In the instant case, Blaney had two opportunities to ask the court to reconsider its decision. He could have filed a Rule 59(e) motion to alter or amend the judgment within 10 days of the entry of the judgment. He chose not to do so. He also had an opportunity under Rule 60(b) to ask the court to relieve him from a final judgment, and he did take advantage of that opportunity, filing a motion under Rule 60(b) (4). The district court considered Blaney's arguments in full, noting that Blaney conceded he did not have good cause for his failure to properly effect service, and noting that the statute of limitations had run.
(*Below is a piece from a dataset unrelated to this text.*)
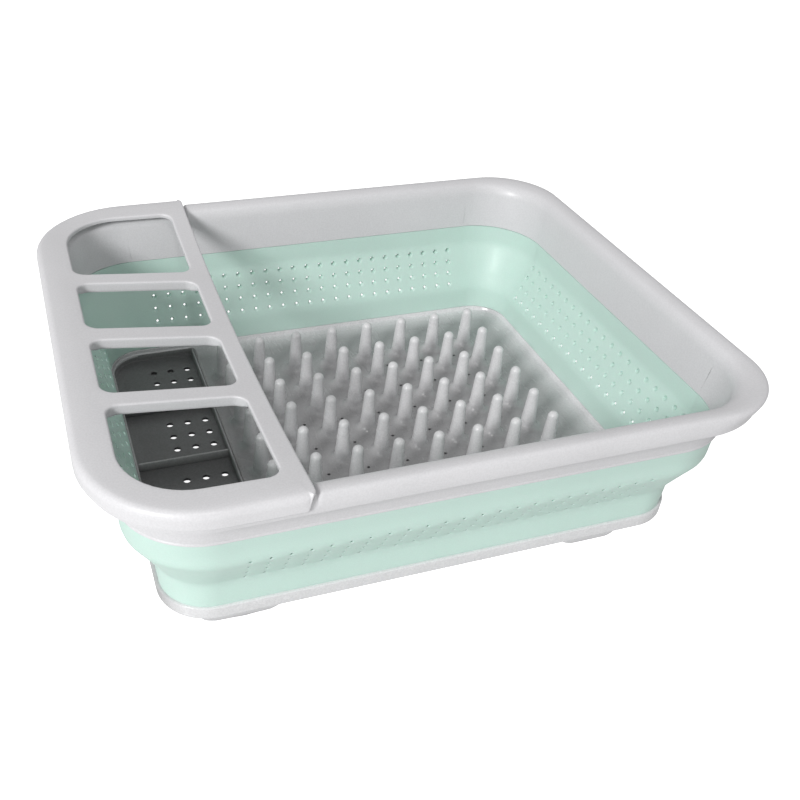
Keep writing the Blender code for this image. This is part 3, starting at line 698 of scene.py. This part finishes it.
def make_well_floor():
    """Sunk floor of the cutlery side, with three by three drain holes in each compartment."""
    first_x, pitch_x, pitch_y = -0.0957, 0.0116, 0.0130
    margin, blank_x = 0.0044, -0.1345
    columns = first_x - pitch_x * np.array([2.5, 1.5, 0.5, -0.5])
    u_edges = np.concatenate([[WELL_LEFT_X + margin, blank_x], columns, [WELL_RIGHT_X - 0.0008]])
    rows = np.array(COMPARTMENT_MIDDLES)[:, None] + np.array([-1.5, -0.5, 0.5, 1.5]) * pitch_y
    end = WELL_END_Y - margin
    v_edges = np.concatenate([[-end], rows.ravel(), [end]])
    pierced = np.zeros((len(u_edges) - 1, len(v_edges) - 1), bool)
    for start in (1, 5, 9, 13):
        pierced[2:5, start:start + 3] = True
    parts = [pierced_sheet(u_edges, v_edges, pierced, WELL_HOLE_R, flat_place(WELL_FLOOR_Z))]
    return thickened(upward(new_mesh("well_floor", parts)), PLATE_THICK)


def rib(node_name):
    """A bar on the CAD rib's place: its rounded-top section carried from end to end, and drawn in a
    little over the last 0.9 mm."""
    low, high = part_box(node_name)
    along_y = high.y - low.y > high.x - low.x
    half = (high.x - low.x if along_y else high.y - low.y) / 2
    middle = (low.x + high.x if along_y else low.y + high.y) / 2
    begin, end = (low.y, high.y) if along_y else (low.x, high.x)
    a = np.linspace(0, np.pi, 9)
    top = np.stack([half * np.cos(a), high.z - half + half * np.sin(a)], -1)
    foot_half = half * 1.25
    section = np.concatenate([[(foot_half, low.z)], top, [(-foot_half, low.z)]])
    stops = np.array([0.0, 0.0004, 0.0009])
    run = np.concatenate([begin + stops, [(begin + end) / 2], end - stops[::-1]])
    shrink = np.array([0.35, 0.8, 1.0, 1.0, 1.0, 0.8, 0.35])
    across = middle + section[None, :, 0] * shrink[:, None]
    height = np.broadcast_to(section[None, :, 1], across.shape)
    length = np.broadcast_to(run[:, None], across.shape)
    return capped(np.stack([across, length, height] if along_y else [length, across, height], -1))


def make_ribs():
    """The four ribs of the cutlery well as one piece."""
    parts = []
    for name in RIBS:
        parts += rib(name)
    return new_mesh("cutlery_ribs", parts, crease=50)


def make_foot(corner):
    """A pad that swells out to the strip above it: rounded boxes stacked from the strip to the ground.

    With t from 0 on the ground to 1 at the strip's underside, each end draws in by a power of 1 - t
    and the outer side leans out by 2.9 mm t^0.7 + 1 mm (1 - t). Above its CAD pad a left foot is only
    as deep as the strip outside the well, and a right one ends in a small step under the floor.
    """
    low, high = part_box(f"foot_{corner}")
    front = low.y < 0
    inner, outer = (high.y, low.y) if front else (low.y, high.y)
    out = -1 if front else 1
    t = np.array([1.0, 0.86, 0.7, 0.52, 0.36, 0.22, 0.12, 0.05, 0.015, 0.0])
    left_foot = high.z < STRIP_FOOT_Z
    left = 0.0020 + 0.0110 * (1 - t) ** 1.5 if left_foot else 0.0020 + 0.0045 * (1 - t) ** 2
    right = 0.0080 * (1 - t) ** 1.4 - 0.0045 if left_foot else 0.0030 * (1 - t) ** 2 - 0.0005
    reach = 0.0029 * t ** 0.7 + 0.0010 * (1 - t)
    z = low.z + (STRIP_FOOT_Z + 0.0002 - low.z) * t
    wall = out * (WELL_END_Y + 0.0006)
    near = np.where(z > high.z, wall, inner) if left_foot else np.full(len(t), inner)
    top = [] if left_foot else [(0.002, 0.0, out * 0.0004, high.z, inner)]
    rows = top + list(zip(left, right, out * reach, z, near))
    full_r = 0.0110 if left_foot else 0.0055
    rings = []
    for begin, end, lean, level, near_y in rows:
        y0, y1 = sorted((near_y, outer + lean))
        r = min(full_r, (y1 - y0) * 0.49)
        rings.append(level_outline(low.x + begin, high.x - end, y0, y1, level, [r] * 4))
    return new_mesh(f"foot_pad_{corner}", capped(np.array(rings)), crease=50)


# ---------------------------------------------------------------- cutlery frame
FRAME_CORNER_R = LEFT_LIP_R + 0.0020
SEAM_CORNER_R = 0.0045
SQUARE_D = 0.009
SIDE_STEPS = 14
TURN_STEPS = 12
OPENING_SMALL_R = 0.0070
OPENING_BIG_R = 0.0330
PLATE_EDGE = 0.0020        # how far down the plate's underside lies


def dish(x, y):
    """z drop: sag * clamp((x - x0) / (x1 - x0)) * max(0, 1 - (y / half)^2)."""
    across = np.clip((x - DISH_LEFT_X) / (FRAME_RIGHT_X - DISH_LEFT_X), 0, 1)
    return DISH_SAG * across * np.clip(1 - (y / DISH_HALF_Y) ** 2, 0, None)


def tile_loop(x0, x1, y0, y1, radii, square):
    """Closed loops, one for each row of the arguments, as (rows, points, 2).

    Each corner has a quarter turn of points at c + d (cos a, sin a) / n, where n is 1 on a round
    corner and max(|cos a|, |sin a|) on a square one, and even steps join the corners.
    """
    turn = np.linspace(0, np.pi / 2, TURN_STEPS + 1)
    ends_x = [x1, x0, x0, x1]
    ends_y = [y1, y1, y0, y0]
    signs = [(-1, -1), (1, -1), (1, 1), (-1, 1)]
    parts = []
    for k in range(4):
        a = turn + k * np.pi / 2
        n = np.maximum(np.abs(np.cos(a)), np.abs(np.sin(a))) if square[k] else np.ones_like(a)
        cx = ends_x[k] + signs[k][0] * radii[k]
        cy = ends_y[k] + signs[k][1] * radii[k]
        x = cx + radii[k] * np.cos(a) / n
        y = cy + radii[k] * np.sin(a) / n
        parts.append(np.stack(np.broadcast_arrays(x, y), -1))
    loops = []
    share = (np.arange(1, SIDE_STEPS) / SIDE_STEPS)[None, :, None]
    for k in range(4):
        start = parts[k][:, -1:, :]
        end = parts[(k + 1) % 4][:, :1, :]
        loops += [parts[k], start + (end - start) * share]
    return np.concatenate(loops, 1)


def as_rows(value):
    """One number or an array, as a column with one row for each loop."""
    return np.atleast_1d(np.asarray(value, float))[:, None]


def outer_loop(tile, inset):
    """Edge of one of the four tiles of the plate; only the plate's own edges move with the inset."""
    e = as_rows(inset)
    top = FRAME_HALF_Y - e if tile == 0 else BAR_MIDDLES[tile - 1] + 0 * e
    foot = -FRAME_HALF_Y + e if tile == 3 else BAR_MIDDLES[tile] + 0 * e
    d = SQUARE_D + 0 * e
    wide = FRAME_CORNER_R - e
    tight = SEAM_CORNER_R - e
    radii = [tight if tile == 0 else d, wide if tile == 0 else d,
             wide if tile == 3 else d, tight if tile == 3 else d]
    square = [tile != 0, tile != 0, tile != 3, tile != 3]
    return tile_loop(FRAME_LEFT_X + e, FRAME_RIGHT_X - e, foot, top, radii, square)


def opening_loop(tile, grow):
    """Edge of a tile's opening, grown outwards."""
    g = as_rows(grow)
    small, big = OPENING_SMALL_R + g, OPENING_BIG_R + g
    y0, y1 = OPENING_ROWS[tile]
    radii = [small, big if tile == 0 else small, big if tile == 3 else small, small]
    return tile_loop(OPENING_LEFT_X - g, OPENING_RIGHT_X + g, y0 - g, y1 + g, radii, [False] * 4)


def edge_columns(tile):
    """Which points of a tile's loop lie on the plate's own edge, in order round the plate."""
    per = TURN_STEPS + SIDE_STEPS
    half = TURN_STEPS // 2
    count = 4 * per
    right = np.arange(3 * per + half, count + half + 1) % count
    left = np.arange(per + half, 2 * per + half + 1)
    if tile == 0:
        return [np.arange(3 * per + half, count + 2 * per + half + 1) % count]
    if tile == 3:
        return [np.arange(per + half, count + half + 1) % count]
    return [left, right]


def plate_height(points, drop):
    """Adds z = plate's top - drop - dish to points in plan."""
    z = PLATE_TOP_Z - drop - dish(points[..., 0], points[..., 1])
    return np.concatenate([points, z[..., None]], -1)


def make_cutlery_frame():
    """Four tiles, each swept from its edge over the top, down the opening's collar and back under,
    and an outer edge that turns down into a skirt except along the right side.

    Each profile is (inset, drop). The outer edge is thin + (skirt - thin) m, where m = s^2 (3 - 2 s)
    and s runs from 0 at 1.6 mm from the right side to 1 at 4.6 mm. The collar is deep along the bars
    only.
    """
    start = 0.0040
    a = np.linspace(0, np.pi / 2, 7)
    lip = 0.0011
    down = np.concatenate([np.stack([lip * (1 - np.sin(a)), lip * (1 - np.cos(a))], -1),
                           np.array([(0.0, 3.0), (0.0, 4.4), (0.0, 5.6), (0.2, 5.92), (0.7, 6.0),
                                     (1.2, 5.92), (1.4, 5.6), (1.4, 4.0), (1.4, 2.7), (1.75, 2.15),
                                     (2.6, 2.0)]) * MM])
    skirt = np.concatenate([np.stack([start * (1 - np.sin(a)), start * (1 - np.cos(a))], -1),
                            np.array([(0.0, 6.5), (0.0, 8.8), (0.15, 9.25), (0.8, 9.4), (1.45, 9.25),
                                      (1.6, 8.8), (1.6, 6.5), (1.6, 4.6), (2.1, 3.0), (3.0, 2.15),
                                      (4.0, 2.0)]) * MM])
    thin = softened(np.array([(4.0, 0.0), (0.0, 0.0), (0.0, 2.0), (4.0, 2.0)]) * MM,
                    [0, 0.0011, 0.0006, 0], steps=8)
    skirt = resampled(skirt, 30)
    thin = resampled(thin, 30)
    parts = []
    for tile in range(4):
        loop = opening_loop(tile, down[:, 0])
        bars = np.array(([BAR_MIDDLES[tile - 1]] if tile else []) + (BAR_MIDDLES[tile:tile + 1]))
        reach = np.abs(loop[..., 1:2] - bars).min(-1)
        deep = 0.12 + 0.88 * np.clip(1 - (reach - 0.0070) / 0.0060, 0, 1)
        drop = np.minimum(down[:, 1:], PLATE_EDGE) + np.maximum(down[:, 1:] - PLATE_EDGE, 0) * deep
        collar = plate_height(loop, drop)
        edge = outer_loop(tile, start)
        top_end, under_start = opening_loop(tile, down[0, 0]), opening_loop(tile, down[-1, 0])
        share = np.linspace(0, 1, 6)[:, None, None]
        top = plate_height(edge + (top_end - edge) * share, 0.0)
        under = plate_height(under_start + (edge - under_start) * share, PLATE_EDGE)
        parts.append(grid(np.concatenate([top, collar[1:-1], under]), False, True))
        for columns in edge_columns(tile):
            at_edge = outer_loop(tile, 0.0)[0, columns]
            from_side = np.clip((FRAME_RIGHT_X - 0.0016 - at_edge[:, 0]) / 0.0030, 0, 1)
            m = from_side * from_side * (3 - 2 * from_side)
            inset = thin[:, :1] + (skirt[:, :1] - thin[:, :1]) * m
            drop = thin[:, 1:] + (skirt[:, 1:] - thin[:, 1:]) * m
            rows = np.stack([outer_loop(tile, inset[:, k])[:, c] for k, c in enumerate(columns)], 1)
            parts.append(grid(plate_height(rows, drop)))
    return new_mesh("cutlery_frame_shell", parts, weld=5e-6)


# ---------------------------------------------------------------- assembly
wall = make_wall()
dress(wall, mint_rubber, None, "mint_rubber", "wall_upper_band", "wall_fold_band", "wall_lower_band")
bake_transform(wall)

dress(make_rim(), rigid_grey, "rim", "rigid_grey", "rim_frame")
dress(make_tray_edge(), tray_grey, "base", "rigid_grey", "base_tray")
dress(make_peg_floor(), tray_grey, "base", "rigid_grey")
dress(make_well_walls(), well_painted_shade_grey, "base", "rigid_grey")
dress(make_well_floor(), well_painted_shade_grey, "base", "rigid_grey")
dress(make_pegs(), tray_grey, "base", "rigid_grey", *[f"peg_row_{n}" for n in range(1, PEG_ROWS + 1)])
dress(make_ribs(), well_painted_shade_grey, "base", "rigid_grey", *RIBS)
for corner in ("front_left", "front_right", "back_left", "back_right"):
    dress(make_foot(corner), foot_rubber, "base", "grey_rubber", f"foot_{corner}")
dress(make_cutlery_frame(), rigid_grey, "cutlery_holder", "rigid_grey", "cutlery_frame")

# ---------------------------------------------------------------- floor, light and camera
floor_mesh = bpy.data.meshes.new("studio_floor")
floor_mesh.from_pydata([(-6, -6, 0), (6, -6, 0), (6, 6, 0), (-6, 6, 0)], [], [(0, 1, 2, 3)])
studio_floor = bpy.data.objects.new("studio_floor", floor_mesh)
bpy.context.scene.collection.objects.link(studio_floor)
floor_look = bpy.data.materials.new("studio_floor_white")
floor_look.use_nodes = True
floor_tree = floor_look.node_tree
floor_shader = floor_tree.nodes["Principled BSDF"]
floor_shader.inputs["Base Color"].default_value = (0.55, 0.55, 0.55, 1)
floor_shader.inputs["Roughness"].default_value = 0.9
floor_shader.inputs["Emission Color"].default_value = (1, 1, 1, 1)
seen = node(floor_tree, "ShaderNodeLightPath").outputs["Is Camera Ray"]
floor_tree.links.new(ranged(floor_tree, seen, 0.20, 1.0, 0.0, 1.0), floor_shader.inputs["Emission Strength"])
floor_mesh.materials.append(floor_look)

world = bpy.data.worlds.new("studio")
world.use_nodes = True
world.node_tree.nodes["Background"].inputs["Color"].default_value = (1, 1, 1, 1)
world.node_tree.nodes["Background"].inputs["Strength"].default_value = 0.44
bpy.context.scene.world = world


def area_light(name, place, target, size, power):
    """A square soft light at a place, turned to its target."""
    data = bpy.data.lights.new(name, "AREA")
    data.size = size
    data.energy = power
    made = bpy.data.objects.new(name, data)
    made.location = place
    made.rotation_euler = (Vector(target) - Vector(place)).to_track_quat("-Z", "Y").to_euler()
    bpy.context.scene.collection.objects.link(made)
    return made


area_light("key", (-1.75, -1.4, 1.30), (0, 0, 0.05), 0.60, 47)
area_light("spark", (-0.3, -1.2, 2.2), (0, 0, 0.05), 0.16, 7)

CAMERA_PLACE = (-0.180912, -0.441877, 0.372587)
CAMERA_ANGLES = (20.873, 38.531, 3.476)    # degrees to the right, down, and rolled
yaw, pitch, roll = (math.radians(angle) for angle in CAMERA_ANGLES)
forward = Vector((math.sin(yaw) * math.cos(pitch), math.cos(yaw) * math.cos(pitch), -math.sin(pitch)))
level = Vector((math.cos(yaw), -math.sin(yaw), 0.0))
upright = level.cross(forward)
right = math.cos(roll) * level + math.sin(roll) * upright
up = -math.sin(roll) * level + math.cos(roll) * upright
lens = bpy.data.cameras.new("camera")
lens.sensor_width = 36.0
lens.lens = 41.75
lens.shift_x = 0.068
lens.shift_y = 0.0584
lens.clip_start = 0.05
lens.clip_end = 50.0
camera = bpy.data.objects.new("camera", lens)
bpy.context.scene.collection.objects.link(camera)
turned = Matrix((right, up, -forward)).transposed().to_4x4()
turned.translation = Vector(CAMERA_PLACE)
camera.matrix_world = turned
bpy.context.scene.camera = camera
bpy.context.scene.view_settings.view_transform = "Standard"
The district court was not persuaded on balance that Blaney should be relieved of the judgment because he inexplicably ignored the letter from the U.S. Attorney's office explaining his error and continued to "affirmatively neglect" his obligation under Rule 4. Because Blaney was not prejudiced by the district court's failure to provide notice before the dismissal, we find that the error was harmless. The lack of notice before the entry of the judgment certainly did not rise to the level of a violation of due process in this case because Blaney received notice from the judgment itself and had ample opportunity after the entry of the judgment to make his case to the district court. Therefore, the judgment was not void.